Fred Small

No. 54
- Position: Linebacker

Personal information
- Born: July 15, 1963 Los Angeles, California, U.S.
- Died: June 24, 2003 (aged 39) Pomona, California, U.S.
- Listed height: 5 ft 11 in (1.80 m)
- Listed weight: 227 lb (103 kg)

Career information
- High school: John C. Fremont (Los Angeles, California)
- College: Washington
- NFL draft: 1985: 9th round, 241st overall pick

Career history
- Pittsburgh Steelers (1985);

Awards and highlights
- First-team All-Pac-10 (1984);
- Stats at Pro Football Reference

= Fred Small (American football) =

American football player (1963–2003)

John Frederick Small (July 15, 1963 – June 24, 2003) was an American professional football player who played for the Pittsburgh Steelers of the National Football League (NFL) in 1985.

Born and raised in Los Angeles, Small graduated from John C. Fremont High School in 1981. He played college football at the University of Washington in Seattle under head coach Don James. An outside linebacker in his senior season in 1984, the Huskies won the Orange Bowl and were second in the final rankings. Small was selected in the ninth round of the 1985 NFL draft by the Steelers.

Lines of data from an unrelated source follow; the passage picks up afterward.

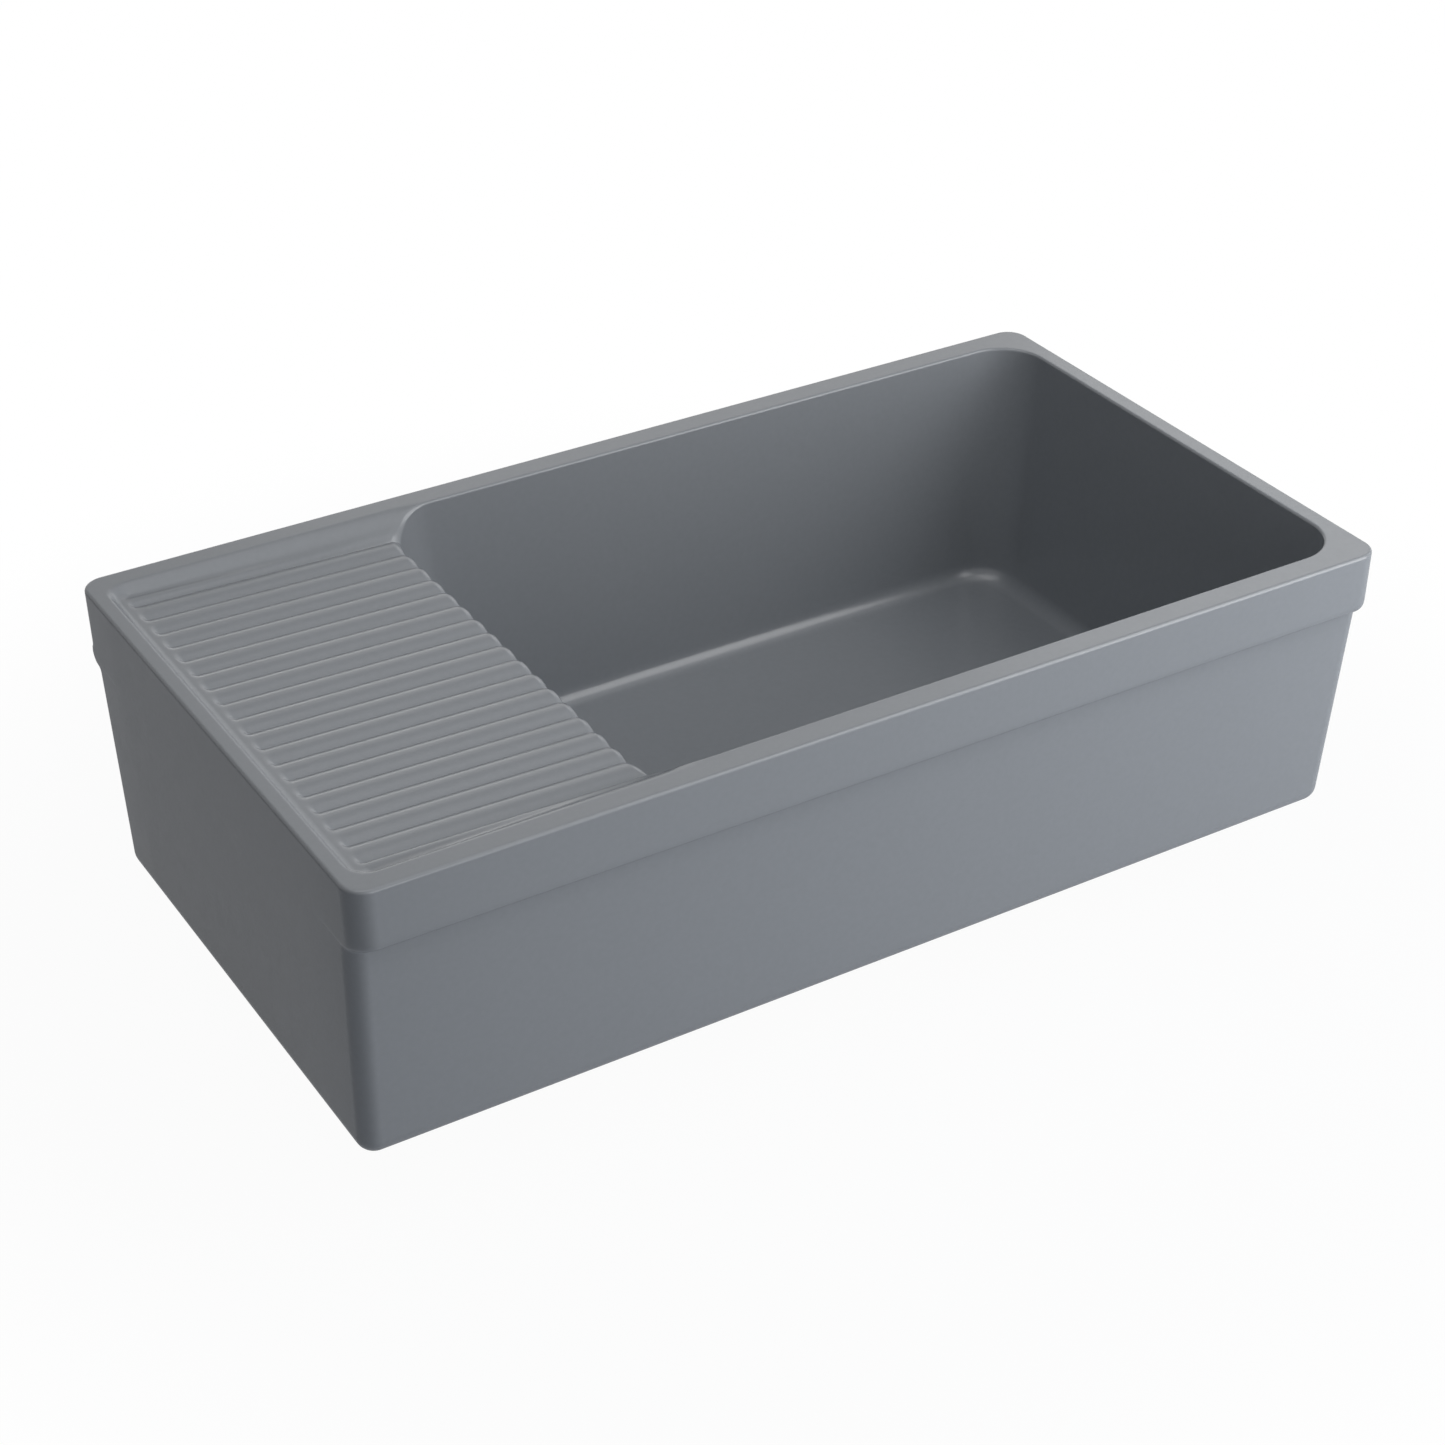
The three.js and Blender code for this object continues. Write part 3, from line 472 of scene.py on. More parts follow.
def mirrored(half):
    # lines from the front to the middle, the middle, and the same lines on to the back
    return np.concatenate([-half, [0], half[::-1]])


def topSurface():
    # One grid carries the drainboard, the bowl, its floor and the drain's recess. Its lines run along X and
    # Y, except that rings of cells follow the bowl's outline and circles follow the drain.
    margin, wallHeight, edgeCount = bowlRings()
    circles, floorThere = drainRings()
    lean = np.clip((wallTop - wallHeight) / (wallTop - c["floor"]), 0, 1)
    ringCount, circleCount = len(margin), len(circles)
    radius = c["bowlCorner"] + margin
    left = bowlLeft + c["leanBoard"] * lean - margin
    right = bowlRight - c["leanEnd"] * lean + margin
    side = bowlSide - c["leanSides"] * lean + margin
    cornerLeft, cornerRight = left + radius * diagonal, right - radius * diagonal
    cornerSide = side - radius * diagonal
    circleSide = circles[:, 0] * math.sqrt(0.5)

    # lines across the board, from its front edge to the middle
    stepShares = np.array([-0.08, 0, 0.1, 0.22, 0.35, 0.5, 0.65, 0.8, 1])
    stepLines = boardSide - stepShares * c["boardStep"]
    ribShares = np.array([0, 0.5, 1.5, 3, 5, 7.3, 9.6]) / 12.05 * (ribPitch / 2)
    grooves = outerGroove - ribPitch * np.arange(1, c["grooves"] // 2)[:, None]
    ribLines = np.hstack([grooves + ribShares, grooves - ribShares[1:], grooves + ribPitch / 2]).ravel()
    ribLines = np.sort(ribLines[(ribLines < cornerSide[-1] - 0.8) & (ribLines > 0.2)])[::-1]
    # the same lines across the bowl's floor
    holeSteps = 12
    holeTurn = np.arange(holeSteps - 1, 0, -1) / holeSteps * math.pi / 4
    holeSide = circleSide[-1] * np.sin(holeTurn) / math.sin(math.pi / 4)
    floorCount = len(ribLines) - circleCount - len(holeSide)
    floorLines = np.linspace(cornerSide[-1], circleSide[0], floorCount + 2)[1:-1]
    boardY = mirrored(np.concatenate([stepLines, cornerSide, ribLines]))
    bowlY = mirrored(np.concatenate([stepLines, cornerSide, floorLines, circleSide, holeSide]))

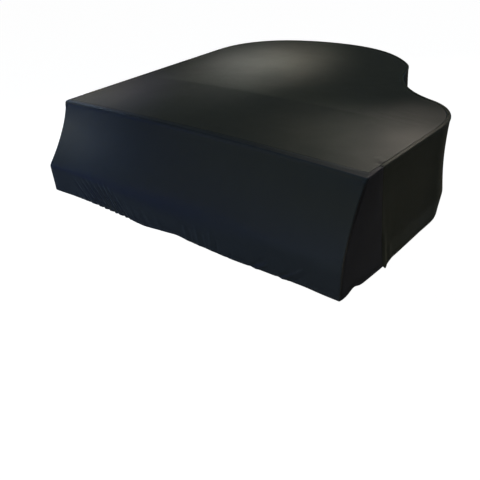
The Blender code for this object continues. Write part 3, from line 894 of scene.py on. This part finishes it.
class Nodes:
    """Short ways to add and join shader nodes."""

    def __init__(self, tree):
        self.tree = tree

    def add(self, kind, inputs, **settings):
        """A node. inputs are sockets or values, each under the name or number of the input it goes to."""
        node = self.tree.nodes.new(kind)
        for name, value in settings.items():
            setattr(node, name, value)
        for name, value in inputs.items():
            self.feed(node.inputs[name], value)
        return node

    def feed(self, socket, value):
        if isinstance(value, bpy.types.NodeSocket):
            self.tree.links.new(value, socket)
        else:
            socket.default_value = value

    def maths(self, operation, *values):
        return self.add("ShaderNodeMath", dict(enumerate(values)), operation=operation).outputs[0]

    def ramp(self, value, low, high, floor=0.0, ceiling=1.0):
        inputs = dict(enumerate((value, low, high, floor, ceiling)))
        return self.add("ShaderNodeMapRange", inputs, interpolation_type="SMOOTHSTEP").outputs[0]

    def noise(self, place, scale, detail, roughness):
        inputs = {"Vector": place, "Scale": scale, "Detail": detail, "Roughness": roughness}
        return self.add("ShaderNodeTexNoise", inputs).outputs[0]

    def bump(self, height, strength, distance):
        inputs = {"Height": height, "Strength": strength, "Distance": distance}
        return self.add("ShaderNodeBump", inputs)

    def mix(self, share, first, second):
        return self.add("ShaderNodeMix", {0: share, 6: first, 7: second}, data_type="RGBA").outputs[2]


def new_group(name, inputs, outputs):
    """An empty shader node group, its node helper and its input and output nodes."""
    group = bpy.data.node_groups.new(name, "ShaderNodeTree")
    for label, kind, default in inputs:
        socket = group.interface.new_socket(name=label, in_out="INPUT", socket_type=kind)
        if default is not None:
            socket.default_value = default
    for label, kind in outputs:
        group.interface.new_socket(name=label, in_out="OUTPUT", socket_type=kind)
    nodes = Nodes(group)
    return group, nodes, group.nodes.new("NodeGroupInput"), group.nodes.new("NodeGroupOutput")


def knit_group():
    """Fine jersey knit: upright ribs of small V-shaped loops, with painted shade in the hollows between them.
    """
    group, nodes, given, made = new_group(
        "Jersey Knit",
        [("Cloth", "NodeSocketVector", None), ("Wale", "NodeSocketFloat", 0.0009)],
        [("Height", "NodeSocketFloat"), ("Shade", "NodeSocketFloat")],
    )
    parts = nodes.add("ShaderNodeSeparateXYZ", {0: given.outputs["Cloth"]})
    across = nodes.maths("DIVIDE", parts.outputs[0], given.outputs["Wale"])
    down = nodes.maths("DIVIDE", parts.outputs[1], nodes.maths("MULTIPLY", given.outputs["Wale"], 0.8))
    within = nodes.maths("ABSOLUTE", nodes.maths("SUBTRACT", nodes.maths("FRACT", across), 0.5))
    leg = nodes.maths("ADD", down, nodes.maths("MULTIPLY", within, 1.6))
    loops = nodes.maths("SINE", nodes.maths("MULTIPLY", leg, 2 * math.pi))
    rib = nodes.maths("SINE", nodes.maths("MULTIPLY", nodes.maths("FRACT", across), math.pi))
    height = nodes.maths("ADD", nodes.maths("MULTIPLY", loops, 0.35), rib)
    nodes.feed(made.inputs["Height"], height)
    nodes.feed(made.inputs["Shade"], nodes.ramp(height, -0.2, 1.2))
    return group


def lint_group():
    """Scattered specks of lint and a faint film of dust."""
    group, nodes, given, made = new_group(
        "Lint",
        [("Object", "NodeSocketVector", None), ("Amount", "NodeSocketFloat", 0.5)],
        [("Specks", "NodeSocketFloat"), ("Film", "NodeSocketFloat")],
    )
    place, amount = given.outputs["Object"], given.outputs["Amount"]
    cells = nodes.add(
        "ShaderNodeTexVoronoi", {"Vector": place, "Scale": 70.0, "Randomness": 1.0}, feature="F1")
    colour = nodes.add("ShaderNodeSeparateColor", {0: cells.outputs["Color"]})
    chance = nodes.ramp(colour.outputs[0], 0.80, 0.95)
    dots = nodes.ramp(cells.outputs["Distance"], 0.05, 0.10, 1.0, 0.0)
    specks = nodes.maths("MULTIPLY", nodes.maths("MULTIPLY", chance, dots), amount)
    cloud = nodes.noise(place, 4.5, 6.0, 0.62)
    nodes.feed(made.inputs["Specks"], specks)
    nodes.feed(made.inputs["Film"], nodes.maths("MULTIPLY", nodes.ramp(cloud, 0.42, 0.75), amount))
    return group


def stretch_group():
    """Faint draw lines where the cloth is pulled across, and slow changes of its face."""
    group, nodes, given, made = new_group(
        "Stretch",
        [("Cloth", "NodeSocketVector", None)],
        [("Lines", "NodeSocketFloat"), ("Patches", "NodeSocketFloat")],
    )
    drawn = nodes.add("ShaderNodeMapping", {0: given.outputs["Cloth"], "Scale": (6.0, 70.0, 1.0)})
    lines = nodes.noise(drawn.outputs[0], 1.0, 4.0, 0.6)
    patches = nodes.noise(given.outputs["Cloth"], 7.0, 3.0, 0.5)
    nodes.feed(made.inputs["Lines"], nodes.ramp(lines, 0.3, 0.7))
    nodes.feed(made.inputs["Patches"], nodes.ramp(patches, 0.3, 0.7))
    return group


def new_material(name):
    """A material, its node helper and its shader."""
    material = bpy.data.materials.new(name)
    material.use_nodes = True
    return material, Nodes(material.node_tree), material.node_tree.nodes["Principled BSDF"]


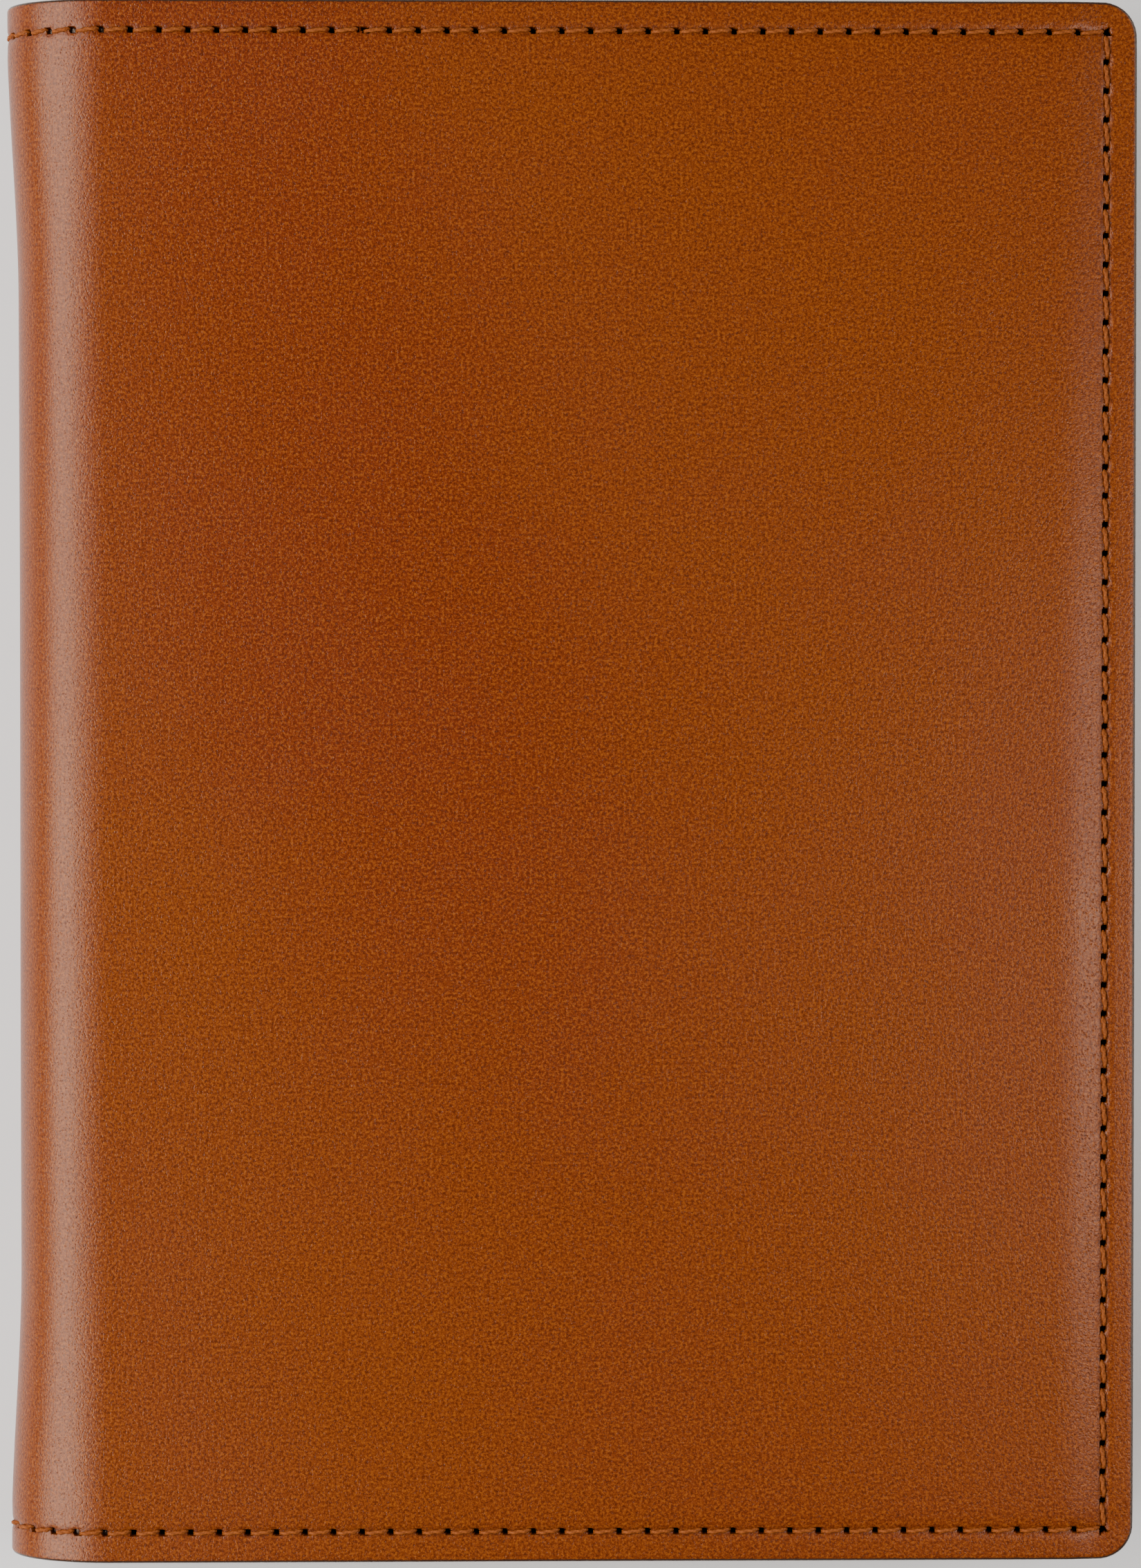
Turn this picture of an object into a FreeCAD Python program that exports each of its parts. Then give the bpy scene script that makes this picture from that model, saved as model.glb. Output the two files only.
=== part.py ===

After leaving football, he became a police officer in southern California and joined the Inglewood Police Department in 1998. While on duty on his police motorcycle, he was involved in a late night three-vehicle collision on the Pomona Freeway, and died from his injuries at age 39 at Pomona Valley Hospital. He was survived by his wife and four children.